The county board of supervisors fund the nonprofit opportunity agency employing the newly elected supervisor's spouse with monies approved in a budget authorized by the county board of supervisors during the newly elected supervisor's term of office or within one year thereafter. [Emphasis added to bold text]

Specifically, the facts presented by the requestor indicate a violation of Constitutional Section 109 and Code Section 25-4-105(2) will occur if the above actions are taken by the board of supervisors at the current membership's ending date and the current budget's ending date both being September 30, 2000.

In addition, the county acting as a conduit by obtaining a grant or loan from the state government or the federal government in which the nonprofit opportunity agency will have contracts or receive funding is a violation of Constitutional Section 109 and Code Section 25-4-105(2) if the grants or loans are authorized by the board of supervisors during the newly elected supervisor's term of office and for one year thereafter.

The requestor is cautioned to advise the newly elected supervisor that a recusal or an abstention will not prevent a violation of Constitutional Section 109 and Code Section 25-4-105(2). Even without a board member's vote, the authorization by the member's board nonetheless results in a contract in which the board member has a prohibited interest. [Emphasis added to bold text]

The requestor is cautioned to advise the newly elected county supervisor that he may already be in violation of the Code Section 25-4-105(3)(a) since he became a public servant of the county on the date he was sworn in as a member of the board of supervisors.

Code Section 25-4-105(3)(a) would prohibit the nonprofit opportunity agency from being a contractor, subcontractor or vendor with the county if the newly elected supervisor has a material financial interest in the nonprofit opportunity agency by way of his spouse's compensation. Code Section 25-4-105(3)(a) is applicable in this instance because the nonprofit opportunity agency is considered a "business" as defined in Code Section 25-4-103(b), cited above, because it is receiving public funds.

In determining whether the newly elected supervisor is in violation of Code Section 25-4-105(3)(a), it would be necessary to determine whether he has a "material financial interest" in the nonprofit opportunity agency through his spouse as defined in Code Section 25-4-103(k), cited above, and whether the exception set forth in Code Section 25-4-105(4)(d), cited above, is applicable.

Notwithstanding the above observations regarding Code Section 25-4-105(3)(a), an advisory opinion is not the proper process to determine whether or not a violation of the state conflict of interest laws has already occurred. An investigation is the only method whereby a determination can be made as to whether probable cause exists to believe that a violation of the state conflict of interest laws has occurred.

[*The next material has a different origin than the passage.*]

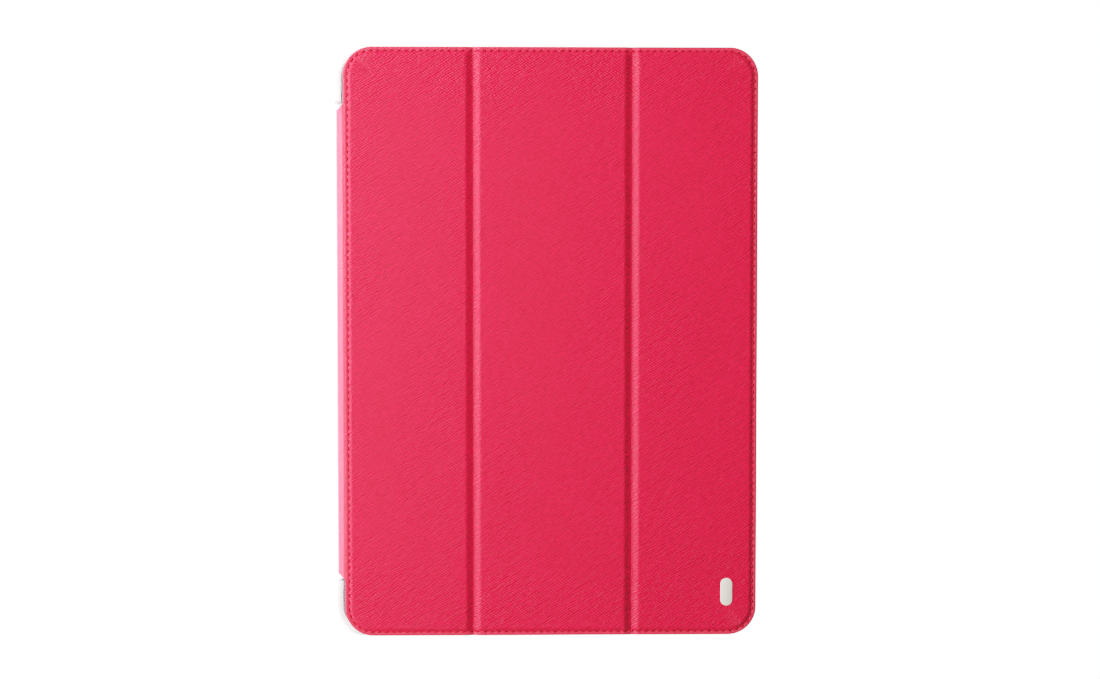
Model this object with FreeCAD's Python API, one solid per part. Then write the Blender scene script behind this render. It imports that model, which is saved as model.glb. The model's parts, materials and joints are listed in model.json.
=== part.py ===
"""Tri-fold cover case for a slim tablet: a clip-on back tray with a leather cover hinged to its left side.

Millimetres. +X points to the free edge of the cover, +Y to the tablet's top edge, +Z out of the front
cover, and the closed case lies on its back. The origin is under the middle of the tablet, on the tray's
outer back face. The cover is three boards between a leather skin and a microfibre lining, sewn round the
edge, with a fold between the boards. A strip of the same skin, the spine, joins the cover to the tray.
"""

import FreeCAD, Part
import math
import os

V = FreeCAD.Vector
UP = V(0, 0, 1)
CUT = 5.0  # how far a cutting tool runs past the material
TINY = 1e-6

# The tablet that the case holds.
tablet_width = 169.5
tablet_height = 240.0
tablet_thickness = 7.5
tablet_corner_radius = 10.5

# The tray.
bay_clearance = 0.2  # beside the tablet
lip_clearance = 0.1  # over the tablet's front face
back_thickness = 1.6
side_wall = 1.7
end_wall = 1.8
lip_thickness = 0.7
lip_overlap = 0.6  # how far a corner clip reaches over the tablet
clip_length = 23.0  # each corner clip, along its wall
wall_drop = 0.1  # the plain walls stop this far under the tablet's front face
outer_fillet = 3.5
bay_fillet = 2.2
clip_fillet = 1.2
clip_end_fillet = 1.0
low_lip_thickness = 1.5
low_lip_height = 2.6
flex_gap = 10.0  # slot between a left corner clip and the low lip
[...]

Regarding the period between the date the newly elected supervisor took office and the September 30, 2000 termination date of the current budget period and the current membership agreement, the requestor is cautioned to advise the supervisor to remain keenly aware of the above cited Code Section 25-4-105(1).(3)

Code Section 25-4-105(1) prohibits a public servant, including a county supervisor, from using his official position to obtain a pecuniary benefit for himself, a relative or a business with which he is associated.

To avoid a violation of Code Section 25-4-105(1), the supervisor must totally and completely recuse himself from any matters concerning the opportunity agency and its funding, as a spouse is a "relative" as defined in Code Section 25-4-103(q), cited above, and the opportunity agency, as a nonprofit organization receiving public funds, is a "business with which he is associated" as defined in Code Section 25-4-103(d), cited above.

An abstention is a vote with the majority of the governing entity's board and therefore does not qualify as a recusal.

A total and complete recusal requires that the public servant not only avoid debating, discussing or taking action on the subject matter during the official meeting, but also avoid discussing the subject matter with other board members, staff or any other person prior to and after the official meeting. This includes casual comments, as well as detailed discussions, made in person, by telephone or by any other means.

Also to properly recuse oneself from a matter, the public servant must leave the room or area where such discussions, considerations and/or actions take place. The minutes of the governing entity's board should state the public servant left the meeting by showing him or her absent for that matter.

Again, the requestor is cautioned to advise the supervisor that an abstention or a recusal will not prevent a violation of Constitutional Section 109 and Code Section 25-4-105(2). [Emphasis added to bold text]

The issue presented by the requestor also must be viewed as it relates to Code Section 25-4-101, set forth above. This code section sets the tone for the conflict of interest laws as the Legislature's "Declaration of Public Policy." This public policy can be summarized as any circumstance having the potential of creating suspicion among the public and reflecting unfavorably upon the state or local government should be closely reviewed by public servants with the intent to reduce or eliminate any suspicion on the part of the public which detracts from the public's trust in state or local government.

Clearly, a county board of supervisors contracting with and/or funding a nonprofit organization that employs the spouse of one of the supervisors is a circumstance that has the potential of creating suspicion among the public and reflecting unfavorably upon the county. Therefore, such a circumstance should be avoided.
 
 
 
 
 
 

Ronald E. Crowe

Executive Director

1. §19-3-59: The board of supervisors shall direct the appropriation of money that may come into the county treasury, but shall not appropriate the same to an object not authorized by law.

2. Also, see Waller v. Moore, 604 So. 2d 265 (1992) and Towner v. Moore, 604 So. 2d 1093 (1992).

3. §19-11-5: Each county of the State of Mississippi shall operate on a fiscal year basis, beginning October first and ending September thirtieth of each year.